-- start PROVIDED DATA --

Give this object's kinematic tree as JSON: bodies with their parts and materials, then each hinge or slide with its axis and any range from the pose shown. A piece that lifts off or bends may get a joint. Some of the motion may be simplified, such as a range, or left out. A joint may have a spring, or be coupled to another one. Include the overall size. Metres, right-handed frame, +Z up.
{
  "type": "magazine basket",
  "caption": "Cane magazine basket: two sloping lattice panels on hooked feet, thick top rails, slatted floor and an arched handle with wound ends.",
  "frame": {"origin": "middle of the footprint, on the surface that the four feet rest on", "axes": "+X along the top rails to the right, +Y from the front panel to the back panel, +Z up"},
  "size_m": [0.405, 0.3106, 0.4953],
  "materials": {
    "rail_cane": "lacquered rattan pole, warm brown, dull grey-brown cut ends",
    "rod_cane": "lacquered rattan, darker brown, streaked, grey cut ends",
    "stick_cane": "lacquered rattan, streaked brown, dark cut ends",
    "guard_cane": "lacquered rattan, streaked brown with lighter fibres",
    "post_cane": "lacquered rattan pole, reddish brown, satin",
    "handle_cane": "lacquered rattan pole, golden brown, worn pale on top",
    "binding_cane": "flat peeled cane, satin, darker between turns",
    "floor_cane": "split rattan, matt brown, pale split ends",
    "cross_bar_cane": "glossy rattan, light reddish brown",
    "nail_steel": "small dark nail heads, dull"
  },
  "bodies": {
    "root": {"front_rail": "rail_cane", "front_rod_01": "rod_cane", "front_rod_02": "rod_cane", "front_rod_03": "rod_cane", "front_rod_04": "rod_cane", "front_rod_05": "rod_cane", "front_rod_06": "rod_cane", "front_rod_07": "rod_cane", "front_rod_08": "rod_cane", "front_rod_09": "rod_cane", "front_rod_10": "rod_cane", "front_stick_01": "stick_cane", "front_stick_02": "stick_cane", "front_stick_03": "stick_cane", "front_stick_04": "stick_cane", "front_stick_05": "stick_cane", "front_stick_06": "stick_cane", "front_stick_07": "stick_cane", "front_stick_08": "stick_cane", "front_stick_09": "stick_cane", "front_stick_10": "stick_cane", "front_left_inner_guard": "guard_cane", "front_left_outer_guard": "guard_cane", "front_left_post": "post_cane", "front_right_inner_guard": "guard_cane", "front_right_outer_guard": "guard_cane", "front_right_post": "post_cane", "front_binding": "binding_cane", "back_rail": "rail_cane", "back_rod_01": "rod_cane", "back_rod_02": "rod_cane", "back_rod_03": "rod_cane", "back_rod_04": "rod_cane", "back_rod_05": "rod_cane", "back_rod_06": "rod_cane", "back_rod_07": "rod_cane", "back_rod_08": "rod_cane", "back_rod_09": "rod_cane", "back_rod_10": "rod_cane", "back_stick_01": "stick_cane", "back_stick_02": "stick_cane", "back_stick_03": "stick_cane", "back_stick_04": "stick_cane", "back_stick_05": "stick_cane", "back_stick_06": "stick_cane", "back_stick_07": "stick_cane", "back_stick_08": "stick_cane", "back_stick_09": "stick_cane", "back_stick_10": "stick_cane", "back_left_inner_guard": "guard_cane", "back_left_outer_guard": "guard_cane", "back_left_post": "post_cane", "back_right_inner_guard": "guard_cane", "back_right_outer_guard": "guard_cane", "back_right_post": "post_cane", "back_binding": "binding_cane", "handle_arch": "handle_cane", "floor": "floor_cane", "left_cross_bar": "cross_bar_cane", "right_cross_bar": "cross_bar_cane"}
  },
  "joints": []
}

-- end PROVIDED DATA --
-- start PROVIDED DATA --

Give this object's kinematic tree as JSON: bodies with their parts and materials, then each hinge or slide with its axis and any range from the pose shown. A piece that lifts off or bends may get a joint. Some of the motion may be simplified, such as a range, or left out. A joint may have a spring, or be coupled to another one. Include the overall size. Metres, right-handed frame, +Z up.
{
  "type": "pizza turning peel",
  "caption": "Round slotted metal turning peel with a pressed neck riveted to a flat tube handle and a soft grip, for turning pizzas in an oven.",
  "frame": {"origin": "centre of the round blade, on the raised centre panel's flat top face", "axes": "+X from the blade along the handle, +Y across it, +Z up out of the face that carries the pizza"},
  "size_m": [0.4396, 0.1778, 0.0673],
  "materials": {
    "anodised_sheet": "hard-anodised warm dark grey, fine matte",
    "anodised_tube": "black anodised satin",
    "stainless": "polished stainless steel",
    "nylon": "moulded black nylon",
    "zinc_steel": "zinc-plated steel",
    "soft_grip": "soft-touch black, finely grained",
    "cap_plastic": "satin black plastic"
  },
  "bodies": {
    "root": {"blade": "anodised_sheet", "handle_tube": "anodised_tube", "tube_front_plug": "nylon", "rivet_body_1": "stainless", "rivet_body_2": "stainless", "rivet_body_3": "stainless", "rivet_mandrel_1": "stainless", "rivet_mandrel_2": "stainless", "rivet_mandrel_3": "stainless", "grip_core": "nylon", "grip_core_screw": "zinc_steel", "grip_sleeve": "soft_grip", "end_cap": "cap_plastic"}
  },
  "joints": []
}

-- end PROVIDED DATA --

**YOUR INSTRUCTIONS:**
Which lines hold the word "with"? Show each one.

**SOLUTION FOR THIS TASK:**
Give this object's kinematic tree as JSON: bodies with their parts and materials, then each hinge or slide with its axis and any range from the pose shown. A piece that lifts off or bends may get a joint. Some of the motion may be simplified, such as a range, or left out. A joint may have a spring, or be coupled to another one. Include the overall size. Metres, right-handed frame, +Z up.
  "caption": "Cane magazine basket: two sloping lattice panels on hooked feet, thick top rails, slatted floor and an arched handle with wound ends.",
    "guard_cane": "lacquered rattan, streaked brown with lighter fibres",
Give this object's kinematic tree as JSON: bodies with their parts and materials, then each hinge or slide with its axis and any range from the pose shown. A piece that lifts off or bends may get a joint. Some of the motion may be simplified, such as a range, or left out. A joint may have a spring, or be coupled to another one. Include the overall size. Metres, right-handed frame, +Z up.
  "caption": "Round slotted metal turning peel with a pressed neck riveted to a flat tube handle and a soft grip, for turning pizzas in an oven.",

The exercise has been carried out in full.